The EEOC scheme is good as far as it goes, but it doesn’t cover every situation.  Men who make unwanted advances on dates, for example, may not have job-related power over women.  The Catholic Church’s sex scandals involving priests and children don’t fit into the EEOC paradigm.  The workplace definition doesn’t work in all instances, the reason Henry argues we should focus on sexual misconduct.  Sexual harassment, for example, seems too tame a term for the allegations against Moore.  Though he denied the charges, many voters apparently believed the assertion he molested young women, some mere children when he allegedly initiated intimate contact with them.

Who decides?    

In the Rob Porter case, White House Chief of Staff John Kelly privately encouraged Porter to ride out the storm and even issued a public statement declaring him a “man of integrity.” Kelly, however, likely knew of the allegations for more than a year.  Only after photos surfaced showing one of Porter’s alleged victims with a black eye did Kelly back off support for Porter.  Utah Senator Orrin Hatch, apparently without knowledge of the facts, contended Porter shouldn’t quit and labeled his accusers “morally bankrupt.”

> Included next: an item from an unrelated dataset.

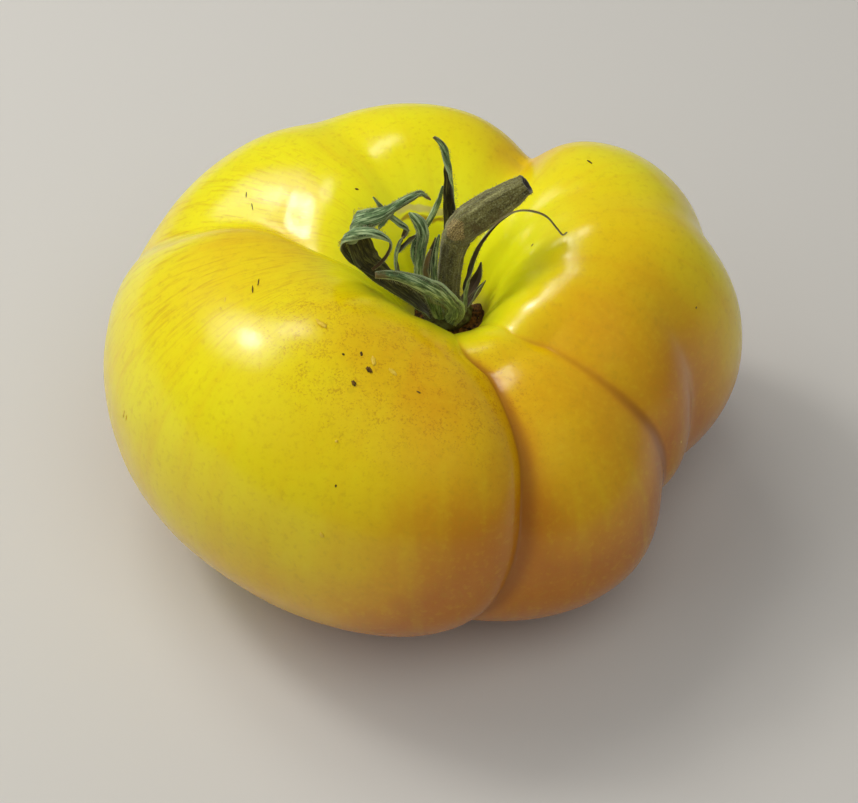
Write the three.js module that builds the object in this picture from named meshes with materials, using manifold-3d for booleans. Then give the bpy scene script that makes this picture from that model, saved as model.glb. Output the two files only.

The Porter, Moore, and Franken cases raise the question of how to resolve sexual harassment complaints involving office holders.  Is the voting booth enough, as in Moore’s case?  What role should disciplinary mechanisms of legislative bodies play?  That might have been the vehicle in Franken’s case until he resigned under pressure from some of his Democratic colleagues perhaps seeking political advantage in the public relations war.  How much does it matter if the alleged transgressions occurred before being elected to office, as in the case of President Trump?  How do we balance the rights of the alleged victim and the electorate’s freedom to elect who it wants, despite harassment allegations? Right now, like most people sorting this out, we have more questions than answers. 
             
Are all Sexual Bad Acts Equally Bad?
Kirsten Gillibrand (D-NY), a Senate leader on sexual harassment issues, recently declined to distinguish between sexual harassment and sexual assault saying, a line must be drawn and “none of it is okay.”  The implications of her view led Bill Maher, host of "Real Time with Bill Maher" to push back.  He said, “Justice requires weighing things.  That’s why Lady Justice is holding a scale and not a sawed-off shotgun,” adding, “I’m down with #MeToo.  I’m not down with #MeMcCarthryism.”

Senator Gillibrand’s position appears to make any number of sexist acts someone finds offensive worthy of scorn.  She said, “None of it is okay.” In the interest of not trying to take on too much right now, we’ll let Gillibrand and Maher speak for themselves, but recognize that their conflict marks an important flashpoint in the debate.

Guilty Until Proven Innocent or Just Guilty
Related to the pushback point remains the question of what happens to people accused of sexual harassment?  Is the mere accusation of sexual harassment a death sentence for the alleged harasser’s professional life?  In the interest of encouraging women to come forward with their stories without fear of being disbelieved, should a presumption of guilt attach?  Or, do we follow the traditional presumption of innocence until proven guilty, as in every other criminal or quasi criminal matter? What process is due in sexual harassment situations?  What is fair?  
   
These points only scratch the surface on this issue.  We’ll have more to say later. Perhaps you have thoughts now – do share!